Bayes’ theorem actually appears to break down here, if we use the simple interpretation of P(A) as “the probability she wakes up.” Because Sleeping Beauty wakes up in all the worlds, this interpretation says P(A|C) = 1, and P(A|BC) = 1, and so learning A can’t change anything.
This is very odd, and is an interesting problem with anthropics (see eliezer’s post “The Anthropic Trilemma”). The practical but difficult-to-justify way to fix it is to use frequencies, not probabilities—because she can have a average frequency of waking up of 2 or 3⁄2, while probabilities can’t go above 1.
But the major lesson is that you have to be careful about applying Bayes’ rule in this sort of situation—if you use P(A) in the calculation, you’ll get this problem.
Anyhow, only some of this a response to anything you wrote, I just felt like finishing my line of thought :P Maybe I should solve this...
Thanks… whatever the correct resolution is, violating Bayes’s Theorem seems a bit drastic!
My suspicion is that A contains indexical evidence (summarized as something like “I have just woken up as Beauty, and remember going to sleep on Sunday and the story about the coin-toss”). The indexical term likely means that P[A] is not equal to 1 though exactly what it is equal to is an interesting question.
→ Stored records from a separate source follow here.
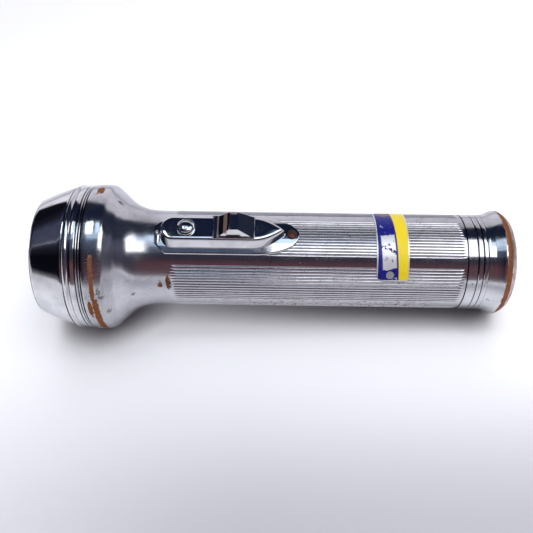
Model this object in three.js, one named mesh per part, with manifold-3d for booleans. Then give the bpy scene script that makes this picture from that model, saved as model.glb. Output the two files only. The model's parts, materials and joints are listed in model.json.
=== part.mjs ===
// A plated two-cell hand torch, lying on its side.
//
// Every station below is a distance in millimetres from the front rim, along the torch's own axis.
// The torch is first built level, axis along X and head at -X, then tipped by the small angle at
// which its wide head and its flared tail cap both touch the surface under it.
import * as THREE from 'three';
import { mergeVertices } from 'three/addons/utils/BufferGeometryUtils.js';
import Module from 'manifold-3d';

const wasm = await Module();
wasm.setup();

// ---- driving dimensions ----
const LENGTH = 179.5;
const SHELL_SIDES = 40;
const INNER_SIDES = 24;
const SMALL_SIDES = 16;
const GAP = 0.3;
const WALL = 0.8;

const HEAD_RADIUS = 28.35;
const HEAD_CONTACT = 22.4;
const RING_END = 21.0;
const SLEEVE_FRONT = 13.4;
const SLEEVE_RADIUS = 26.4;

const BARREL_RADIUS = 18.5;
const BARREL_START = 46.4;
const BARREL_END = 160.9;
const TAIL_SLEEVE_RADIUS = 17.5;
const TAIL_SLEEVE_END = 169.5;
const CELL_BORE = 16.95;

const TAIL_RADIUS = 20.4;
const TAIL_CONTACT = 175.1;
const TAIL_FLOOR = 178.5;

const FLUTE_GROUPS = 6;
const FLUTES_PER_GROUP = 13;
const FLUTE_PITCH_DEG = 3.77;
const FLUTE_RADIUS = 0.6;
const FLUTE_DEPTH = 0.34;
const FLUTE_FRONT = 49.4;
const FLUTE_BACK = 158.9;

// the switch line is tipped from straight up towards -Y
const SWITCH_LEAN_DEG = 18;
const PLATE_INNER = 18.8;
const PLATE_OUTER = 19.5;
const HOUSING_TOP = 23.5;
const HOUSING_WALL = 0.9;
const BUTTON_STATION = 56.9;
const THUMB_FRONT = 66.7;
const THUMB_BACK = 82.0;
const THUMB_TRAVEL = 5.5;
const RIVET_STATION = 95.7;
const TAB_STATION = 45.65;

const LABEL_FRONT = 127.2;
const LABEL_BACK = 139.2;
const LABEL_HALF_ARC_DEG = 53.5;

const CELL_HEIGHT = 61.5;
const FRONT_CELL_TIP = 42.3;
const REAR_CELL_TIP = 104.1;

const REFLECTOR_VERTEX = 26;
const REFLECTOR_FOCUS = 6;

const rad = THREE.MathUtils.degToRad;
const along = (station) => station - LENGTH / 2;

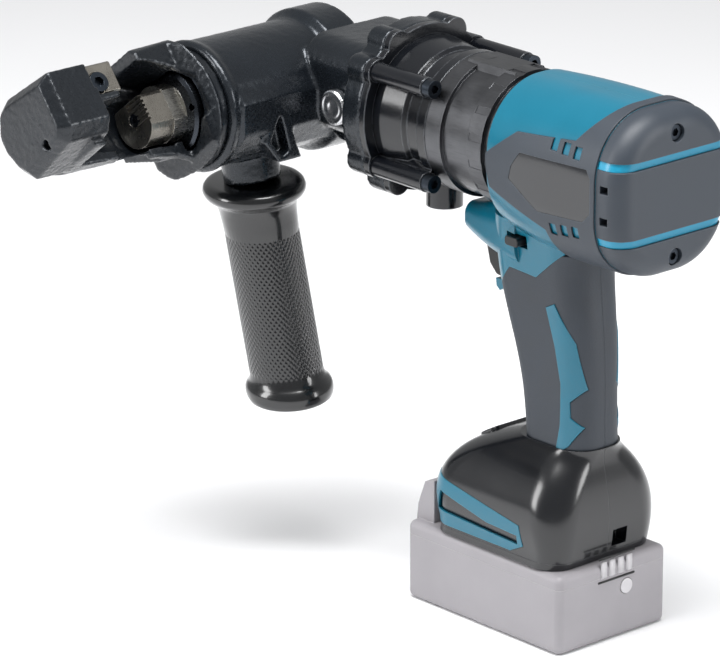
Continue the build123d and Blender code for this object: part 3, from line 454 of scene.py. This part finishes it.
# ---------------------------------------------------------------- floor, light, camera
floor_z, reach = cad_box[0].z, 6
corners = [(x, y, floor_z) for x, y in ((-reach, -reach), (reach, -reach), (reach, reach), (-reach, reach))]
floor_mesh = bpy.data.meshes.new("studio_floor")
floor_mesh.from_pydata(corners, [], [(0, 1, 2, 3)])
floor = bpy.data.objects.new("studio_floor", floor_mesh)
scene.collection.objects.link(floor)
floor_paint = Finish("studio_floor", Roughness=0.85)
floor_shade = floor_paint.colour(floor_paint.noise(400, 2), (238, 238, 239), (243, 243, 244))
floor_paint.surface(floor_shade, rounding_mm=0)
floor_mesh.materials.append(floor_paint.material)

world = bpy.data.worlds.new("studio")
scene.world = world
world.use_nodes = True
backdrop = world.node_tree.nodes["Background"].inputs
backdrop["Color"].default_value = (0.95, 0.96, 0.97, 1)
backdrop["Strength"].default_value = 0.42

middle = Vector((0.05, 0.03, 0.18))


def softbox(name, place, width, height, power):
    """Rectangular lamp of power watts that faces the middle of the tool."""
    lamp = bpy.data.lights.new(name, "AREA")
    lamp.shape, lamp.size, lamp.size_y, lamp.energy = "RECTANGLE", width, height, power
    thing = bpy.data.objects.new(name, lamp)
    thing.location = place
    thing.rotation_euler = (middle - Vector(place)).to_track_quat("-Z", "Y").to_euler()
    scene.collection.objects.link(thing)


softbox("top_softbox", (-0.15, 0.25, 1.5), 1.0, 0.6, 30)
softbox("left_softbox", (0.7, 1.5, 0.8), 0.5, 1.1, 18)
softbox("rear_softbox", (-1.5, -0.7, 0.7), 0.5, 1.0, 14)

aim = Vector((0.7056, -0.6300, -0.3245)).normalized()
up = Vector((0.2421, -0.2161, 0.9460)).normalized()
right = aim.cross(up).normalized()
view = bpy.data.cameras.new("view")
view.sensor_width, view.lens = 36.0, 276.7
view.clip_start, view.clip_end = 0.05, 30.0
camera = bpy.data.objects.new("view", view)
turn = Matrix((right, right.cross(aim), -aim)).transposed().to_4x4()
camera_place = (-1.9032, 1.8195, 1.0531)
camera.matrix_world = Matrix.Translation(camera_place) @ turn
scene.collection.objects.link(camera)
scene.camera = camera
scene.view_settings.view_transform = "Standard"
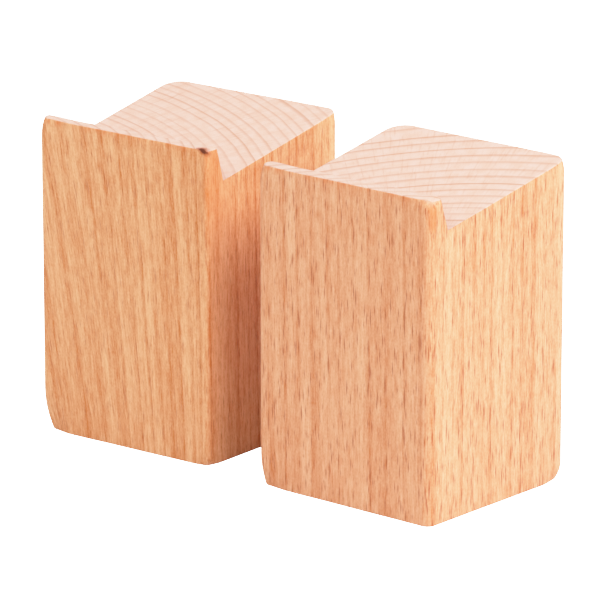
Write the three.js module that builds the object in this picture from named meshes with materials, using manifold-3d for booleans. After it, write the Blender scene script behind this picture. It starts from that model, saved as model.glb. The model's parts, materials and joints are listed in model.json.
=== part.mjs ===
// A pair of solid beech book ends: two free-standing blocks with a lip and a sloping top.
//
// Frame, millimetres: +X runs along the row from the left block to the right one, +Y runs from the
// lip to the back, +Z is up. The origin is the bottom centre of the pair's bounding box.

import * as THREE from 'three';
import { mergeVertices } from 'three/addons/utils/BufferGeometryUtils.js';
import Module from 'manifold-3d';

// One block, measured along its own edges.
const blockWidth = 65;
const blockDepth = 64;
const lipHeight = 97.3;
const lipThickness = 5;
const topSlope = THREE.MathUtils.degToRad(10.6);
const easedEdge = 0.4;

// Height of the back edge, which each crosscut leaves a little different.
const leftBackHeight = 97;
const rightBackHeight = 97.5;

// Rounding of the four upright edges, seen from above.
const frontEdgeRadius = 2;
const backRightEdgeRadius = 4;
const backLeftEdgeRadius = 6;
const lipLeftEdgeRadius = 2.5;
const cornerSegments = 4;

// Where the right block stands: its front edge's middle, seen from the left block's.
const rightBlockAlong = 86.3;
const rightBlockForward = 5.2;
const rightBlockTurn = THREE.MathUtils.degToRad(-2.6);

const wasm = await Module();
wasm.setup();

// Turns a closed geometry into a solid that can be joined and cut.
function toSolid(geometry) {
  const bare = geometry.clone();
  bare.deleteAttribute('normal');
  bare.deleteAttribute('uv');
  const merged = mergeVertices(bare);
  const mesh = new wasm.Mesh({
    numProp: 3,
    vertProperties: new Float32Array(merged.attributes.position.array),
    triVerts: new Uint32Array(merged.index.array),
  });
  return new wasm.Manifold(mesh);
}

// Turns a solid back into a geometry with flat-shaded faces.
function toGeometry(solid) {
  const mesh = solid.getMesh();
  const indexed = new THREE.BufferGeometry();
  indexed.setAttribute('position', new THREE.BufferAttribute(mesh.vertProperties, 3));
  indexed.setIndex(new THREE.BufferAttribute(mesh.triVerts, 1));
  const geometry = indexed.toNonIndexed();
  geometry.computeVertexNormals();
  return geometry;
}

// Extrudes an outline to a full length whose two end edges are eased all round.
function easedPrism(outline, length) {
  return new THREE.ExtrudeGeometry(outline, {
    depth: length - 2 * easedEdge,
    curveSegments: cornerSegments,
    bevelEnabled: true,
    bevelThickness: easedEdge,
    bevelSize: easedEdge,
    bevelOffset: -easedEdge,
    bevelSegments: 1,
  }).translate(0, 0, easedEdge);
}

// The square stock seen from above, with its four upright edges rounded.
function stockOutline() {
  const side = blockWidth / 2;
  const quarter = Math.PI / 2;
  const outline = new THREE.Shape();
  outline.absarc(-side + lipLeftEdgeRadius, lipLeftEdgeRadius, lipLeftEdgeRadius, 2 * quarter, 3 * quarter);
  outline.absarc(side - frontEdgeRadius, frontEdgeRadius, frontEdgeRadius, 3 * quarter, 4 * quarter);
  outline.absarc(
    side - backRightEdgeRadius, blockDepth - backRightEdgeRadius, backRightEdgeRadius, 0, quarter,
  );
  outline.absarc(
    -side + backLeftEdgeRadius, blockDepth - backLeftEdgeRadius, backLeftEdgeRadius, quarter, 2 * quarter,
  );
  outline.closePath();
  return outline;
}

// The block seen from its side: the thin lip, the square notch behind it and the sloping top.
function sideOutline(backHeight) {
  const rise = Math.tan(topSlope);
  const slopeRun = blockDepth - lipThickness;
  const notchDrop = (slopeRun * rise + lipHeight - backHeight) / (1 + rise * rise);
  const notchSetBack = lipThickness + notchDrop * rise;
  const backEase = easedEdge * rise;
  const outline = new THREE.Shape();
  outline.moveTo(0, 0);
  outline.lineTo(blockDepth, 0);
  outline.lineTo(blockDepth, backHeight - easedEdge);
  outline.lineTo(blockDepth - easedEdge, backHeight - backEase);
  outline.lineTo(notchSetBack, lipHeight - notchDrop);
  outline.lineTo(lipThickness + easedEdge * rise, lipHeight - easedEdge);
  outline.lineTo(lipThickness - easedEdge, lipHeight);
  outline.lineTo(easedEdge, lipHeight);
  outline.lineTo(0, lipHeight - easedEdge);
  outline.closePath();
  return outline;
}

// Cuts one block out of the stock. Its own origin is the middle of its front bottom edge.
function bookendBlock(name, backHeight) {
  const stockLength = Math.max(lipHeight, backHeight) + 2;
  const stock = easedPrism(stockOutline(), stockLength);
  const alongWidth = new THREE.Matrix4().makeBasis(
    new THREE.Vector3(0, 1, 0), new THREE.Vector3(0, 0, 1), new THREE.Vector3(1, 0, 0),
  );
  const side = easedPrism(sideOutline(backHeight), blockWidth);
  side.applyMatrix4(alongWidth);
  side.translate(-blockWidth / 2, 0, 0);
  const beech = new THREE.MeshStandardMaterial({ color: 0xe2a978, roughness: 0.55, metalness: 0 });
  const block = new THREE.Mesh(toGeometry(toSolid(stock).intersect(toSolid(side))), beech);
  block.name = name;
  return block;
}

const leftBookend = bookendBlock('left_bookend', leftBackHeight);

const rightBookend = bookendBlock('right_bookend', rightBackHeight);
rightBookend.position.set(rightBlockAlong, -rightBlockForward, 0);
rightBookend.rotation.z = rightBlockTurn;

const pair = new THREE.Group();
pair.add(leftBookend, rightBookend);
pair.updateMatrixWorld(true);
const middle = new THREE.Box3().setFromObject(pair, true).getCenter(new THREE.Vector3());
pair.position.set(-middle.x, -middle.y, 0);

const bookEnds = new THREE.Group();
bookEnds.add(pair);

export default bookEnds;
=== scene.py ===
"""The looks of a pair of beech block book ends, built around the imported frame.

Each block is one piece of solid beech: square stock with rounded upright edges, whose top is cut to
a thin lip, a square notch and a long slope. The blocks are modelled in millimetres in a place of
their own, with the middle of the base at the origin, and are then set where the frame has them.
The beech is a solid pattern: growth rings round a pith outside the block, ray flecks that stand in
radial planes, and fibres along the grain, so that all faces of a block agree with each other.
"""

import json
import logging
import math
from dataclasses import dataclass, field
from enum import Enum
from typing import Any

import bmesh
import bpy
from mathutils import Matrix, Vector, noise


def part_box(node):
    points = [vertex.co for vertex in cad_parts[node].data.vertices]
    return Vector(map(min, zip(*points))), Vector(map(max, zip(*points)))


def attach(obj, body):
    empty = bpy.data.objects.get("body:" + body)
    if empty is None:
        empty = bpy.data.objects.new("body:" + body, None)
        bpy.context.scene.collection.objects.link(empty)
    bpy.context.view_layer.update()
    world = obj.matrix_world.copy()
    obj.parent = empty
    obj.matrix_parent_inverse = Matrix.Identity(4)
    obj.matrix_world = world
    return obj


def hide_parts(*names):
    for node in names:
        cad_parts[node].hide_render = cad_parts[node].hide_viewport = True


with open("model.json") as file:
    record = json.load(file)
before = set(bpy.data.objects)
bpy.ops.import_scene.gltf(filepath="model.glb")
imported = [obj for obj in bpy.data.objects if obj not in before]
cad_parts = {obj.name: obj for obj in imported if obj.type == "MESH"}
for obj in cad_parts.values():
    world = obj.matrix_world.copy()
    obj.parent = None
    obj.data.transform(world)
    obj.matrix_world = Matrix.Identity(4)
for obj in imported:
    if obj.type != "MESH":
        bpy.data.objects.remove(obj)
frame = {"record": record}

Socket = bpy.types.NodeSocket
Term = Socket | float
Colour = tuple[float, float, float, float]
Size = tuple[float, float, float]
Span = tuple[float, float]

LOG = logging.getLogger("book_ends")
# One millimetre in metres.
MM = 0.001
# How near each other two places count as one, in millimetres.
NEAR = 0.01
# The least angle between two faces that makes their edge a sharp one.
SHARP = math.radians(50)
# A height that is under the notch of both blocks, in millimetres.
UNDER_NOTCH = 77.6
# The upward share of a face's normal from which it starts to show end grain, and is all end grain.
END_GRAIN = (0.3, 0.8)
# The colour of the warm light.
WARM = (1.0, 0.99, 0.89)
# Where the Mix node has its factor, its two colours and its result.
MIX_INPUTS = (0, 6, 7)
MIX_OUTPUT = 2


class UprightEdge(Enum):
    """The four upright edges of a block, seen from above with the lip at the front."""

    FRONT_LEFT = (-1, -1)
    FRONT_RIGHT = (1, -1)
    BACK_RIGHT = (1, 1)
    BACK_LEFT = (-1, 1)


class CutEnd(Enum):
    """The two ends of the stock that the saw leaves."""

    BASE = "base"
    TOP = "top"


@dataclass(frozen=True)
class Spot:
    """A place on a block, in millimetres: across it, along its depth and up."""

    x: Term
    y: Term
    z: Term


@dataclass(frozen=True)
class Texture:
    """Smooth noise: the size of what it shows, in millimetres, and how much finer noise is in it."""

    size: Size
    detail: float = 2.0
    roughness: float = 0.5


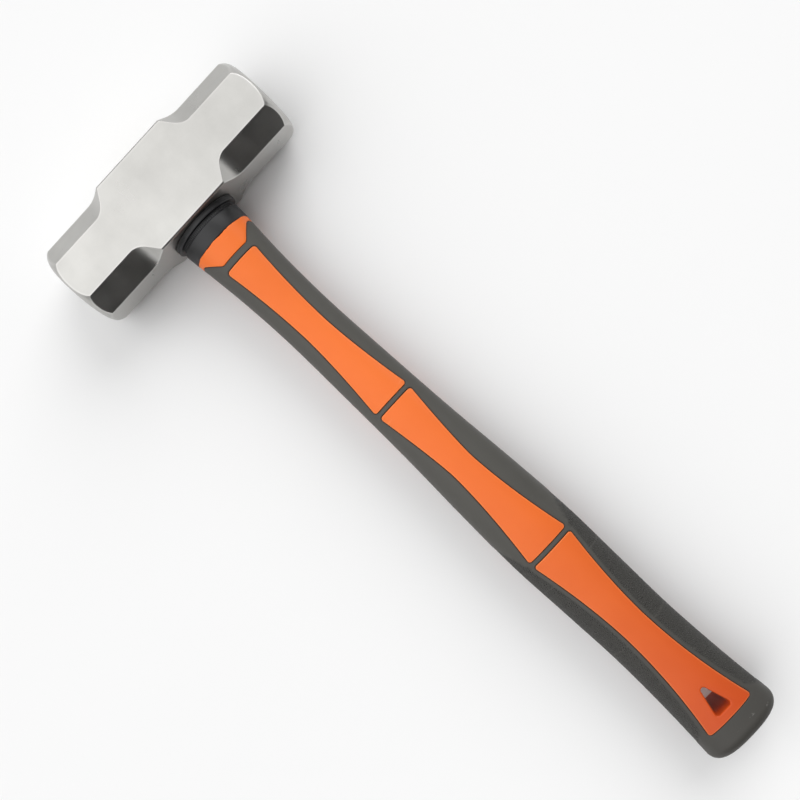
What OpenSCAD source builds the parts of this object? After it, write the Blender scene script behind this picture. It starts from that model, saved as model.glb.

I don’t personally have a worked-out theory about indexical probabilities, though my latest WAG is a combination of SIA and SSA, with the caveat I mentioned on infinite cases not working properly under SIA. Basically I’ll try to map it to a relative frequency problem, where all the possibilities are realised a large but finite number of times, and count P[E] as the relative frequency of observations which contain evidence E (including any indexical evidence), taking the limit where the number of observations increases to infinity. I’m not totally satisfied with that approach, but it seems to work as a calculational tool.